La meritocracia, el gobierno de los mejores o, en general, la sociedad que recompensa a los mejores, es un concepto con aristas. Los que enarbolan la bandera de la meritocracia de manera vehemente son normalmente hombres hechos a si mismos. Varones crecidos en el caldo de cultivo ideal para que todo les saliese bien: occidentales, blancos, formados. Una meritocracia perfecta sería aquella donde votásemos a los mejores alcaldes y ministros. Donde la gente en la cúspide del gobierno, el empleo, el capital, la cultura y la sociedad fuese aquella que acumulase más méritos para serlo.
Llevándolo al extremo, en un sistema meritocrático los mejores cantantes serían los que venderían más discos; los libros más leídos serían los escritos con las plumas más finas; y los cocineros más brillantes tendrían siempre sus restaurantes a parir.

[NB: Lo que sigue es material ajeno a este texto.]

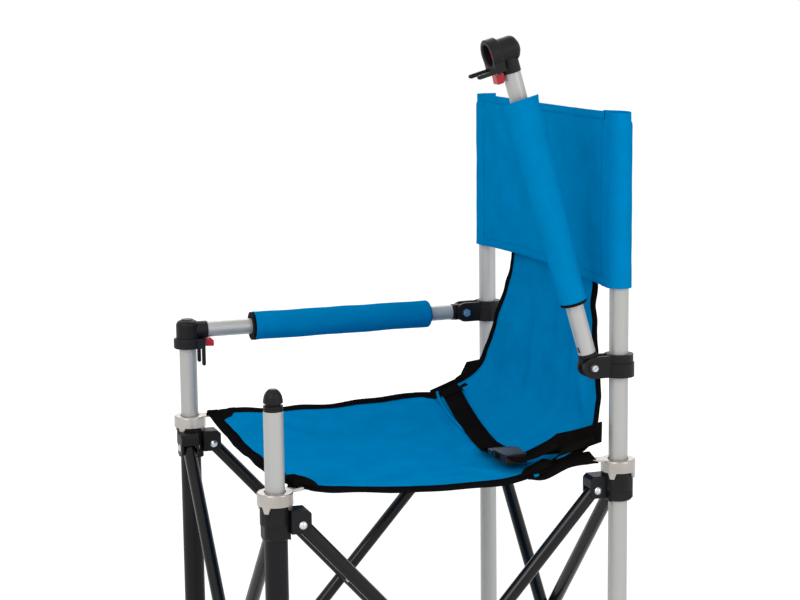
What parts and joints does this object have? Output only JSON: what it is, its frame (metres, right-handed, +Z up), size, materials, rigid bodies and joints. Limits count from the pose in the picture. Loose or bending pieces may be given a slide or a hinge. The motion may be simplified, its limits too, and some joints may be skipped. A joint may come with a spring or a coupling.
{
  "type": "folding camping chair",
  "caption": "Child's folding camping chair with crossed braces, fabric seat and back, lap belt and swing-up arms.",
  "frame": {"origin": "middle of the four feet, on the ground", "axes": "+Z up, -Y is where the sitter faces, +X is the sitter's left"},
  "size_m": [0.455, 0.455, 0.9663],
  "materials": {
    "silver_metal": "satin",
    "black_metal": "satin",
    "brace_black": "gloss",
    "bright_steel": "polished",
    "black_plastic": "matte",
    "red_plastic": "gloss",
    "blue_fabric": "matte",
    "black_webbing": "matte"
  },
  "bodies": {
    "rear_left": {"post_rear_left": "silver_metal", "foot_rear_left": "black_plastic", "back_panel": "blue_fabric"},
    "left_outer": {"brace_left_outer": "brace_black", "rivets_left_outer": "bright_steel"},
    "left_inner": {"brace_left_inner": "brace_black", "rivets_left_inner": "bright_steel"},
    "front_left_leg": {"leg_tube_left": "black_metal", "foot_front_left": "black_plastic"},
    "front_left_hub": {"hub_front_left": "black_plastic", "ring_front_left": "bright_steel", "post_front_left": "silver_metal", "plug_cap_left": "black_plastic"},
    "rear_left_hub": {"hub_rear_left": "black_plastic", "ring_rear_left": "bright_steel", "back_sling": "blue_fabric", "rear_straps": "black_webbing", "lap_belt": "black_webbing"},
    "rear_inner": {"brace_rear_inner": "brace_black", "rivets_rear_inner": "bright_steel"},
    "rear_outer": {"brace_rear_outer": "brace_black", "rivets_rear_outer": "bright_steel"},
    "rear_right": {"post_rear_right": "silver_metal", "foot_rear_right": "black_plastic"},
    "bracket_left": {"bracket_left": "black_plastic", "hinge_bolt_left": "bright_steel"},
    "bracket_right": {"bracket_right": "black_plastic", "hinge_bolt_right": "bright_steel"},
    "rear_right_hub": {"hub_rear_right": "black_plastic", "ring_rear_right": "bright_steel"},
    "front_outer": {"brace_front_outer": "brace_black", "rivets_front_outer": "bright_steel"},
    "front_inner": {"brace_front_inner": "brace_black", "rivets_front_inner": "bright_steel"},
    "front_right_leg": {"leg_tube_right": "black_metal", "foot_front_right": "black_plastic"},
    "front_right_hub": {"hub_front_right": "black_plastic", "ring_front_right": "bright_steel", "post_front_right": "silver_metal", "plug_cap_right": "black_plastic"},
    "right_inner": {"brace_right_inner": "brace_black", "rivets_right_inner": "bright_steel"},
    "right_outer": {"brace_right_outer": "brace_black", "rivets_right_outer": "bright_steel"},
    "arm_left": {"arm_tube_left": "silver_metal", "hinge_plug_left": "black_plastic", "arm_pad_left": "blue_fabric", "connector_left": "black_plastic"},
    "arm_right": {"arm_tube_right": "silver_metal", "hinge_plug_right": "black_plastic", "arm_pad_right": "blue_fabric", "connector_right": "black_plastic"},
    "latch_left": {"latch_left": "red_plastic"},
    "latch_right": {"latch_right": "red_plastic"},
    "seat_front": {"seat_front": "blue_fabric"},
    "seat_rear": {"seat_rear": "blue_fabric"},
    "buckle": {"buckle_socket": "black_plastic"},
    "buckle_tongue": {"buckle_tongue": "black_plastic"}
  },
  "joints": [
    {"name": "fold", "type": "hinge", "parent": "rear_left", "child": "left_outer", "pos_m": [0.2133, 0.179, 0.044], "axis": [-1, 0, 0], "range_deg": [0, 37.2], "deforming": ["seat_front", "seat_rear", "back_sling", "rear_straps", "lap_belt", "back_panel"]},
    {"name": "left_cross", "type": "hinge", "parent": "left_outer", "child": "left_inner", "pos_m": [0.205, 0, 0.244], "axis": [-1, 0, 0], "range_deg": [-74.4, 0]},
    {"name": "front_left_leg_pivot", "type": "hinge", "parent": "left_inner", "child": "front_left_leg", "pos_m": [0.1967, -0.179, 0.044], "axis": [-1, 0, 0], "range_deg": [0, 37.2]},
    {"name": "front_left_hub_pivot", "type": "hinge", "parent": "left_outer", "child": "front_left_hub", "pos_m": [0.2133, -0.179, 0.444], "axis": [-1, 0, 0], "range_deg": [-37.2, 0]},
    {"name": "rear_left_hub_pivot", "type": "hinge", "parent": "left_inner", "child": "rear_left_hub", "pos_m": [0.1967, 0.179, 0.444], "axis": [-1, 0, 0], "range_deg": [0, 37.2]},
    {"name": "rear_inner_pivot", "type": "hinge", "parent": "rear_left", "child": "rear_inner", "pos_m": [0.179, 0.1967, 0.044], "axis": [0, 1, 0], "range_deg": [0, 37.2]},
    {"name": "rear_cross", "type": "hinge", "parent": "rear_inner", "child": "rear_outer", "pos_m": [0, 0.205, 0.244], "axis": [0, 1, 0], "range_deg": [-74.4, 0]},
    {"name": "rear_right_leg_pivot", "type": "hinge", "parent": "rear_outer", "child": "rear_right", "pos_m": [-0.179, 0.2133, 0.044], "axis": [0, 1, 0], "range_deg": [0, 37.2]},
    {"name": "rear_right_hub_pivot", "type": "hinge", "parent": "rear_inner", "child": "rear_right_hub", "pos_m": [-0.179, 0.1967, 0.444], "axis": [0, 1, 0], "range_deg": [-37.2, 0]},
    {"name": "front_outer_pivot", "type": "hinge", "parent": "front_left_leg", "child": "front_outer", "pos_m": [0.179, -0.2133, 0.044], "axis": [0, 1, 0], "range_deg": [0, 37.2]},
    {"name": "front_cross", "type": "hinge", "parent": "front_outer", "child": "front_inner", "pos_m": [0, -0.205, 0.244], "axis": [0, 1, 0], "range_deg": [-74.4, 0]},
    {"name": "front_right_leg_pivot", "type": "hinge", "parent": "front_inner", "child": "front_right_leg", "pos_m": [-0.179, -0.1967, 0.044], "axis": [0, 1, 0], "range_deg": [0, 37.2]},
    {"name": "front_right_hub_pivot", "type": "hinge", "parent": "front_outer", "child": "front_right_hub", "pos_m": [-0.179, -0.2133, 0.444], "axis": [0, 1, 0], "range_deg": [-37.2, 0]},
    {"name": "right_inner_pivot", "type": "hinge", "parent": "rear_right", "child": "right_inner", "pos_m": [-0.1967, 0.179, 0.044], "axis": [-1, 0, 0], "range_deg": [0, 37.2]},
    {"name": "right_cross", "type": "hinge", "parent": "right_inner", "child": "right_outer", "pos_m": [-0.205, 0, 0.244], "axis": [-1, 0, 0], "range_deg": [-74.4, 0]},
    {"name": "bracket_left_lift", "type": "slide", "parent": "rear_left", "child": "bracket_left", "axis": [0, 0, 1], "range_m": [0, 0.04]},
    {"name": "bracket_right_lift", "type": "slide", "parent": "rear_right", "child": "bracket_right", "axis": [0, 0, 1], "range_m": [0, 0.04]},
    {"name": "arm_left_swing", "type": "hinge", "parent": "bracket_left", "child": "arm_left", "pos_m": [0.205, 0.17, 0.59], "axis": [-1, 0, 0], "range_deg": [-74, 14]},
    {"name": "arm_right_swing", "type": "hinge", "parent": "bracket_right", "child": "arm_right", "pos_m": [-0.205, 0.17, 0.59], "axis": [-1, 0, 0], "range_deg": [0, 88]},
    {"name": "latch_left_slide", "type": "slide", "parent": "arm_left", "child": "latch_left", "axis": [0, -0.2756, 0.9613], "range_m": [0, 0.0024], "stiffness_N_per_m": 900, "springref_m": -0.001},
    {"name": "latch_right_slide", "type": "slide", "parent": "arm_right", "child": "latch_right", "axis": [0, -1, 0], "range_m": [0, 0.0024], "stiffness_N_per_m": 900, "springref_m": -0.001},
    {"name": "seat_front_lift", "type": "hinge", "parent": "front_left_hub", "child": "seat_front", "pos_m": [0, -0.183, 0.481], "axis": [1, 0, 0], "range_deg": [0, 90]},
    {"name": "seat_rear_lift", "type": "hinge", "parent": "rear_left_hub", "child": "seat_rear", "pos_m": [0, 0.115, 0.466], "axis": [-1, 0, 0], "range_deg": [0, 90]},
    {"name": "buckle_carry", "type": "slide", "parent": "rear_left_hub", "child": "buckle", "axis": [0.5657, -0.7071, 0.4243], "range_m": [0, 0.0283]},
    {"name": "buckle_release", "type": "slide", "parent": "buckle", "child": "buckle_tongue", "axis": [-1, 0, 0], "range_m": [0, 0.026]}
  ],
  "couplings": [
    {"joint": "left_cross", "follows": "fold", "ratio": -2},
    {"joint": "front_left_leg_pivot", "follows": "fold", "ratio": 1},
    {"joint": "front_left_hub_pivot", "follows": "fold", "ratio": -1},
    {"joint": "rear_left_hub_pivot", "follows": "fold", "ratio": 1},
    {"joint": "rear_inner_pivot", "follows": "fold", "ratio": 1},
    {"joint": "rear_cross", "follows": "fold", "ratio": -2},
    {"joint": "rear_right_leg_pivot", "follows": "fold", "ratio": 1},
    {"joint": "rear_right_hub_pivot", "follows": "fold", "ratio": -1},
    {"joint": "front_outer_pivot", "follows": "fold", "ratio": 1},
    {"joint": "front_cross", "follows": "fold", "ratio": -2},
    {"joint": "front_right_leg_pivot", "follows": "fold", "ratio": 1},
    {"joint": "front_right_hub_pivot", "follows": "fold", "ratio": -1},
    {"joint": "right_inner_pivot", "follows": "fold", "ratio": 1},
    {"joint": "right_cross", "follows": "fold", "ratio": -2},
    {"joint": "bracket_left_lift", "follows": "fold", "m_per_rad": 0.06145},
    {"joint": "bracket_right_lift", "follows": "fold", "m_per_rad": 0.06145},
    {"joint": "arm_right_swing", "follows": "fold", "ratio": 2.3656},
    {"joint": "seat_front_lift", "follows": "fold", "ratio": 2.4194},
    {"joint": "seat_rear_lift", "follows": "fold", "ratio": 2.4194},
    {"joint": "buckle_carry", "follows": "fold", "m_per_rad": 0.04356}
  ]
}
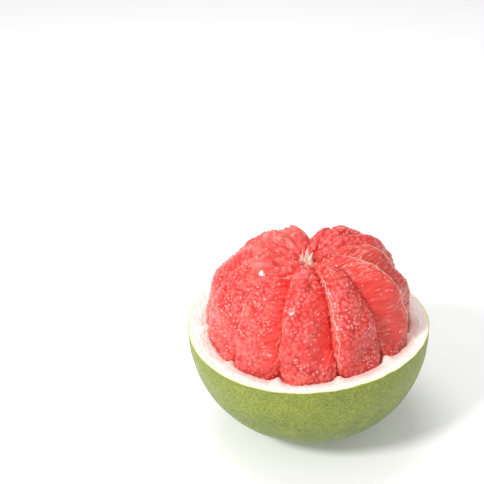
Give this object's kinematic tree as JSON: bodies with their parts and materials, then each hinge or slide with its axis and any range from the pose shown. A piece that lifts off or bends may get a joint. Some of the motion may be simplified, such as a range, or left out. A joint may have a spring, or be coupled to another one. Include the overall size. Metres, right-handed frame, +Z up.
{
  "type": "opened pomelo",
  "caption": "Pomelo with the upper half of its rind cut away, its peeled red segments standing round a pith core in the lower half.",
  "frame": {"origin": "on the fruit's axis, level with the small flat spot that the rind rests on", "axes": "+Z up along the fruit's core, and -Y the side from which it is usually seen"},
  "size_m": [0.16, 0.16, 0.132],
  "materials": {
    "rind": "green pored skin with a satin shine outside, and white to pale pink pith on the cut edge and inside",
    "core_pith": "pale fibrous pith, frayed at its tip",
    "flesh": "wet coral red juice sacs, slightly see-through, with pale tips and threads of membrane"
  },
  "bodies": {
    "root": {"rind": "rind", "core": "core_pith", "segment_01": "flesh", "segment_02": "flesh", "segment_03": "flesh", "segment_04": "flesh", "segment_05": "flesh", "segment_06": "flesh", "segment_07": "flesh", "segment_08": "flesh", "segment_09": "flesh", "segment_10": "flesh", "segment_11": "flesh", "segment_12": "flesh"}
  },
  "joints": []
}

La defensa vehemente de la meritocracia olvida frecuentemente dos cuestiones importantes. La primera es la definición de aquello que constituye el mérito. La segunda, todavía más relevante, es la importancia de las estructuras sociales y económicas que hacen que algunas personas tengan mucho más fácil demostrar ese mérito que siempre es un constructo social. Básicamente, la meritocracia la defienden los que tienen éxito, los cuales definen como se construye el éxito y, en esencia, lo que es el propio éxito.
No es difícil observar un paralelismo entre el sonsonete de la meritocracia y el fetichismo pro-mercado de ciertas posturas neoliberales. Aquella defensa hipócrita del libre mercado sin igualdad de oportunidades que arrastra a un capitalismo dopado donde no triunfan las mejores empresas sino aquellas más dependientes de la acción pública.
El ejemplo más evidente de las evidentes falacias construidas alrededor de la meritocracia y el libre mercado es la brecha de género: el rol de las mujeres en las jerarquías del gobierno, el empleo, el capital, la cultura y la sociedad. Primero, por no tener las mismas oportunidades para construir sus méritos. Y segundo, más importante, por haber estado fuera de la definición de esos méritos.
Seamos honestos. No hay menos mujeres en puestos directivos porque sean menos inteligentes ni estén peor formadas. No hay menos mujeres en los escenarios porque sean peores músicos. No hay menos mujeres escritoras porque tengan menos vocación de serlo. No cobran menos porque merezcan cobrar menos. Es significativo, por ejemplo, este fantástico análisis sobre la cantidad de líneas de diálogo en las películas de Hollywood según su género. No nos sorprende que los hombres hablen muchísimo más en ellas.
Es momento de que aceptemos lo obvio: no tenemos mejores empresas, escuchamos a mejores grupos o leemos mejores libros si están en su mayoría liderados o escritos por hombres. De hecho es mucho más probable que la situación sea la contraria.
Si hacemos un pequeño ejercicio y nos esforzamos por leer más libros escritos por mujeres, si las empresas definen esquemas para no discriminar por género o si abrimos los escenarios a las mujeres tendremos seguro empresas más productivas, nuestros tímpanos se abrirán a cosas nuevas e interesantes y seguro, de verdad, que las páginas acumuladas en nuestra mesita de noche tendrán más calidad.